> _Exercise_
Filter the records below down to lines containing "from".

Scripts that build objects
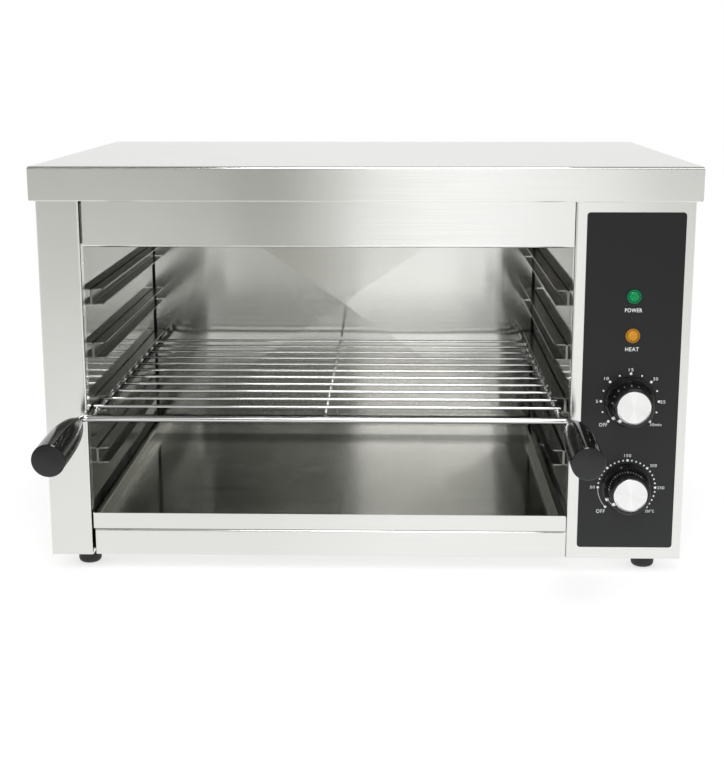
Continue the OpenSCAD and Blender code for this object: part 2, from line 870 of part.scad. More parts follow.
module thermostat_body() {
    w = 36;
    h = 48;
    inner_w = 30;
    inner_h = 34;
    deep = 26;
    drum_d = 24;
    drum_h = 5;
    rear = sheet + deep;
    color([0.70, 0.70, 0.68]) placed() difference() {
        union() {
            control_mount(therm_z, w, h);
            box([control_x - inner_w / 2, sheet, therm_z - inner_h / 2],
                [control_x + inner_w / 2, rear, therm_z + inner_h / 2]);
            rod_y(control_x, rear - 1, rear + drum_h, therm_z, drum_d);
            for (x = [-8, 0, 8]) tag([control_x + x, rear, therm_z - 15.6], tag_w, tag_t);
        }
        shaft_bore(therm_z);
    }
}

module timer_body() {
    w = 44;
    inner_w = 40;
    drum_d = 42;
    drum_h = 12;
    deep = 38;
    rear = sheet + deep;
    color([0.90, 0.90, 0.86]) placed() difference() {
        union() {
            control_mount(timer_z, w, w);
            rod_y(control_x, sheet, sheet + drum_h, timer_z, drum_d);
            box([control_x - inner_w / 2, sheet + drum_h, timer_z - inner_w / 2],
                [control_x + inner_w / 2, rear, timer_z + inner_w / 2]);
            for (x = [-10, 10]) tag([control_x + x, rear, timer_z - 11.6], tag_w, tag_t);
        }
        shaft_bore(timer_z);
    }
}

// Disc thermostat on the chamber's wall that cuts the power if the column gets too hot
module thermal_limiter() {
    disc_d = 20;
    disc_t = 4;
    can_d = 16;
    can_h = 9;
    ear_long = 32;
    ear_w = 10;
    x = chamber_r + sheet;
    can_end = x + disc_t + can_h;
    color([0.16, 0.15, 0.15]) placed() {
        rod_x(x, x + disc_t, limiter_y, limiter_z, disc_d);
        rod_x(x + disc_t, can_end, limiter_y, limiter_z, can_d);
        translate([x, limiter_y - ear_long / 2, limiter_z - ear_w / 2]) cube([sheet, ear_long, ear_w]);
        for (side = [-1, 1]) translate([can_end, limiter_y + side * 5, limiter_z]) rotate([0, 90, -90])
            tag([0, 0, 0], tag_w, tag_t);
    }
}

// Domed lens with a rim, as a revolved profile
module lamp_lens(z, tint) {
    r = lens_d / 2;
    rim = 1.6;
    rim_h = 1.9;
    dome_h = 3.4;
    color(tint) placed() translate([control_x, -overlay_t, z]) rotate([90, 0, 0]) rotate_extrude() polygon([
        [0, 0], [r, 0], [r, rim_h - 0.7], [r - 0.7, rim_h], [r - rim, rim_h],
        [r - rim - 0.6, rim_h + 0.8], [r / 2, dome_h - 0.2], [1, dome_h], [0, dome_h]
    ]);
}

module lamp_body(z) {
    barrel_end = 24;
    nut = 16;
    nut_t = 4;
    tag_out = 8;
    color([0.12, 0.12, 0.12]) placed() {
        rod_y(control_x, -overlay_t, barrel_end, z, lamp_barrel_d);
        hex_y([control_x, sheet, z], nut, nut_t);
        for (x = [-2.6, 2.6]) tag([control_x + x, barrel_end, z], 2.8, 0.6, tag_out);
    }
}

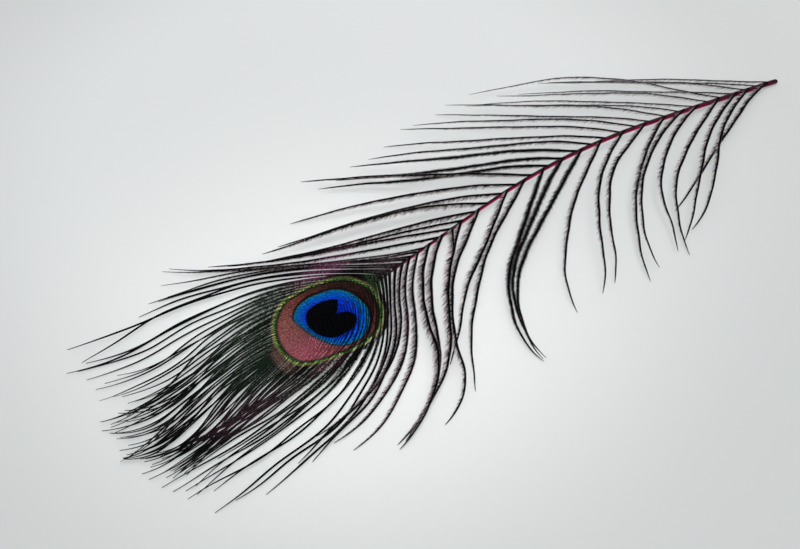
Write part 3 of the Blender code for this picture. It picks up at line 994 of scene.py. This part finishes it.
def eye_colour(tree, outward, colour, texture):
    """The eye's zones from its ring inwards, laid over the colour round it."""
    spot = add(tree, "ShaderNodeMapping", {
        "Vector": add(tree, "ShaderNodeTexCoord").outputs["Object"],
        "Location": (*[origin - middle for origin, middle in zip(ORIGIN_IN_LAYOUT, EYE_CENTRE)], 0.0),
        "Scale": (1 / MM, 1 / MM, 0.0),
    }, vector_type="POINT")
    colour = painted_gap_colour(tree, outward, glow_colour(tree, spot, colour, texture), texture)

    parts = add(tree, "ShaderNodeSeparateXYZ", [spot])
    angle = add(tree, MATH, [parts.outputs["Y"], parts.outputs["X"]], operation="ARCTAN2")
    turn = add(tree, MATH, [angle, 1 / math.tau, 0.5], operation="MULTIPLY_ADD")
    away = add(tree, "ShaderNodeVectorMath", [spot], operation="LENGTH").outputs["Value"]
    scaled = add(tree, MATH, [away, 1 / OUTLINE_REACH], operation="MULTIPLY")
    ragged = add(tree, MATH, [texture, 0.18, 0.91], operation="MULTIPLY_ADD")
    ragged_distance = add(tree, MATH, [scaled, ragged], operation="MULTIPLY")
    ring = zone_share(tree, turn, ragged_distance, RING, "AUTO_CLAMPED")
    blue = zone_share(tree, turn, scaled, BLUE, "AUTO_CLAMPED")
    heart = zone_share(tree, turn, scaled, HEART, "VECTOR")

    # The rim's ramp reads half the share, so that it reaches beyond the ring.
    half_ring = add(tree, MATH, [ring, 0.5], operation="MULTIPLY")
    rim_stops = [(share / 2, code) for share, code in RIM_COLOURS]
    rim = fill_stops(add(tree, "ShaderNodeValToRGB", [half_ring]), rim_stops)
    lake = fill_stops(add(tree, "ShaderNodeValToRGB", [blue]), BLUE_COLOURS)
    bronze = fill_stops(add(tree, "ShaderNodeValToRGB", [turn]), BRONZE_COLOURS)
    # The dark outline of the blue patch widens towards the quill and the upper side.
    upper = add(tree, "ShaderNodeVectorMath", [spot, (0.75, 0.66, 0.0)], operation="DOT_PRODUCT")
    outlined = add(tree, "ShaderNodeMapRange", [upper.outputs["Value"], -8.0, 12.0, 1.0, 1.06], **SMOOTH)
    halo = add(tree, MATH, [blue, outlined], operation="DIVIDE")
    # Each layer: the share it reads, where it begins to fade, over how much of the share, and its colour.
    layers = [
        (ring, 0.985, 0.04, rim),
        (ring, 0.88, 0.04, bronze),
        (halo, 1.0, 0.05, "#1c0e0e"),
        (blue, 0.985, 0.015, lake),
        (heart, 0.985, 0.025, "#020306"),
    ]
    for share, edge, blur, layer in layers:
        inside = add(tree, "ShaderNodeMapRange", [share, edge, edge + blur, 1.0, 0.0], **SMOOTH)
        colour = lay_over(tree, colour, [(inside, layer)])
    return colour


def barb_colour(tree, share, outward, tone, texture):
    """A barb away from the eye: black, browner or greener by turns, with a pale fringe and a green tip."""
    fringe, blush, bleach = [
        add(tree, "ShaderNodeAttribute", attribute_name=name).outputs["Fac"]
        for name in ("fringe", "blush", "bleach")
    ]
    open_part = add(tree, "ShaderNodeMapRange", [outward, 0.13, 0.4, 0.0, 1.0], **SMOOTH)
    strokes = add(tree, "ShaderNodeMapRange", [texture, 0.44, 0.58, 0.0, 1.0], **SMOOTH)
    pale = add(tree, MATH, [fringe, strokes], operation="MULTIPLY")
    tip = add(tree, "ShaderNodeMapRange", [share, 0.8, 1.0, 0.0, 0.7], **SMOOTH)
    stem = fill_stops(add(tree, "ShaderNodeValToRGB", [tone]), STEM_COLOURS)
    edge = lay_over(tree, "#100c0e", [(blush, "#46283a"), (pale, "#968989")])
    return lay_over(tree, stem, [(bleach, "#3e4c52"), (open_part, edge), (tip, "#18241f")])


def plumage(name, roughness, gloss):
    """Barbs and barbules: near-black keratin, dull as velvet, with the eye's structural colours."""
    values = {"Roughness": roughness, "IOR": KERATIN_IOR, "Specular IOR Level": gloss}
    material, tree, shader = new_material(name, values)
    share, across, barb, tone, stripe = [
        add(tree, "ShaderNodeAttribute", attribute_name=label).outputs["Fac"]
        for label in ("share", "across", "barb", "tone", "stripe")
    ]
    outward = add(tree, MATH, [across], operation="ABSOLUTE")
    # Barbules lie 0.1 mm apart, too fine to show, so they are drawn 0.6 mm apart and swept forward.
    along = add(tree, MATH, [outward, -0.008, share], operation="MULTIPLY_ADD")
    step = add(tree, MATH, [along, 150.0], operation="MULTIPLY")
    row = add(tree, MATH, [barb, 7.0, across], operation="MULTIPLY_ADD")
    cell = add(tree, "ShaderNodeCombineXYZ", [step, row])
    hatch = add(tree, "ShaderNodeTexNoise", {"Vector": cell, "Scale": 1.0, "Detail": 2.0}).outputs[0]
    colour = eye_colour(tree, outward, barb_colour(tree, share, outward, tone, hatch), hatch)
    # Painted shade darkens the stems, partly their own darker colour, and painted light brightens the
    # barbules between them.
    on_stem = add(tree, "ShaderNodeMapRange", [outward, 0.25, 0.6, 1.0, 0.0], **SMOOTH)
    contrast = add(tree, MATH, [on_stem, -1.4, 0.42], operation="MULTIPLY_ADD")
    lit = add(tree, MATH, [stripe, contrast, 1.0], operation="MULTIPLY_ADD")
    speckle = add(tree, "ShaderNodeMapRange", [hatch, 0.38, 0.62, 0.3, 1.85])
    value = add(tree, MATH, [speckle, lit], operation="MULTIPLY")
    shaded = add(tree, "ShaderNodeHueSaturation", {"Color": colour, "Value": value})
    tree.links.new(shaded.outputs["Color"], shader.inputs["Base Color"])
    return material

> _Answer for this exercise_
Continue the OpenSCAD and Blender code for this object: part 2, from line 870 of part.scad. More parts follow.
    """The eye's zones from its ring inwards, laid over the colour round it."""
    """A barb away from the eye: black, browner or greener by turns, with a pale fringe and a green tip."""